Chapter 4 - Japanese American Incarceration: Feeding the “Enemy”
Freeman explores how food was used to dehumanize Japanese Americans during World War II. Incarceration camps were not only sites of confinement but also sites of nutritional humiliation.
Food conditions in the camps included:
- Cheap, low-quality meals designed to minimize cost
- Culturally inappropriate foods, often unfamiliar or offensive
- Communal dining halls that disrupted family structures
- Food riots triggered by shortages, spoilage, and disrespect
Authorities used food to reinforce the idea that Japanese Americans were outsiders - unworthy of dignity or cultural respect.
Freeman also highlights the psychological impact:
- Loss of autonomy
- Shame associated with dependency
- Breakdown of family cohesion
- Internal conflicts over food distribution
The chapter draws parallels between wartime xenophobia and contemporary anti‑Asian sentiment, showing how food becomes a marker of “foreignness.”
Chapter 5 - Puerto Rico: Colonialism Through the Stomach
Freeman turns to Puerto Rico, where U.S. colonial policy reshaped the island’s food systems to serve mainland economic interests.
Key transformations included:
- Dismantling of local agriculture in favor of cash crops
- Dependence on U.S. imports, making the island vulnerable to supply disruptions
- Nutrition programs that imposed American dietary norms
- Corporate influence that flooded the island with processed foods
The result was a manufactured food crisis - one that persists today, with Puerto Rico importing the vast majority of its food.
Freeman argues that food policy in Puerto Rico reflects a broader colonial logic:
- Control the economy
- Control the diet
- Control the people
She connects this to contemporary struggles for food sovereignty, especially after Hurricane Maria exposed the fragility of the island’s food infrastructure.
Chapter 6 - Welfare, Race, and the Politics of Deservingness
This chapter examines how food assistance programs - from early relief efforts to SNAP - have been shaped by racialized ideas of deservingness.
Freeman traces how stereotypes about Black mothers, immigrant families, and poor communities have influenced:
- Eligibility rules
- Benefit levels
- Surveillance practices
- Public narratives about “welfare abuse”

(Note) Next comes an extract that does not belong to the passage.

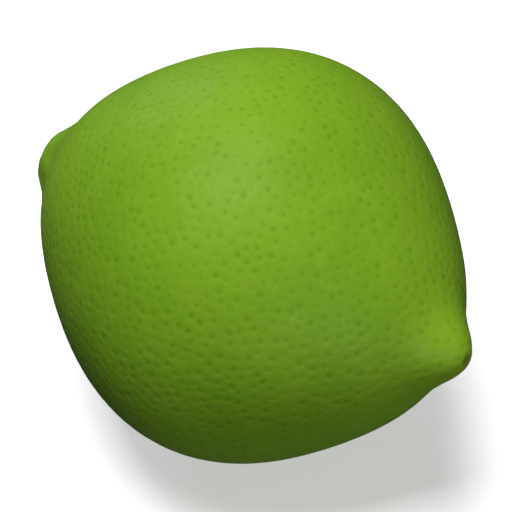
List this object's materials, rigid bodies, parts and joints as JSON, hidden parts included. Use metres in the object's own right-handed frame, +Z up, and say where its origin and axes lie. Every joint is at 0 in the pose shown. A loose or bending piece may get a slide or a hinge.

She shows how food aid becomes a site of moral judgment:
- Who is responsible
- Who is lazy
- Who is a burden
- Who is trustworthy
Freeman argues that welfare debates are less about economics and more about racial control. Food assistance becomes a way to police behavior, enforce conformity, and stigmatize poverty.
Chapter 7 - School Lunch: Feeding Children, Shaping Citizens
Freeman explores the National School Lunch Program as a political institution that shapes not only nutrition but also identity, discipline, and citizenship.
She highlights several themes:
- Cold War origins - school lunch was designed to build strong soldiers.
- Corporate influence - menus reflect agricultural surpluses, not nutritional science.
- Cultural erasure - standardized meals ignore diverse food traditions.
- Lunch debt - disproportionately affecting Black, Indigenous, and immigrant children.
- Discipline and surveillance - food becomes a tool for regulating behavior.
Freeman argues that school lunch is a microcosm of American politics:
a place where race, class, nationalism, and corporate power intersect.
Chapter 8 - Food Justice Movements: Reclaiming Power
The final chapter highlights communities fighting back against food oppression.
Freeman showcases:
- Indigenous food sovereignty movements
- Black urban farming and community gardens
- Immigrant food cooperatives
- School lunch reform advocates
- Anti‑hunger and anti‑poverty coalitions
These movements reclaim food as:
- A cultural right
- A political tool
- A source of autonomy
- A path to healing
Freeman ends with a call to action:
Transforming food systems requires confronting the racial and political structures that built them.
Conclusion - Food as a Lens on American Power
Freeman’s book reveals a consistent pattern across centuries:
Food is a site of struggle - for dignity, identity, sovereignty, and justice.
By tracing the politics of food from the Trail of Tears to school cafeterias, she shows how deeply nourishment is tied to power.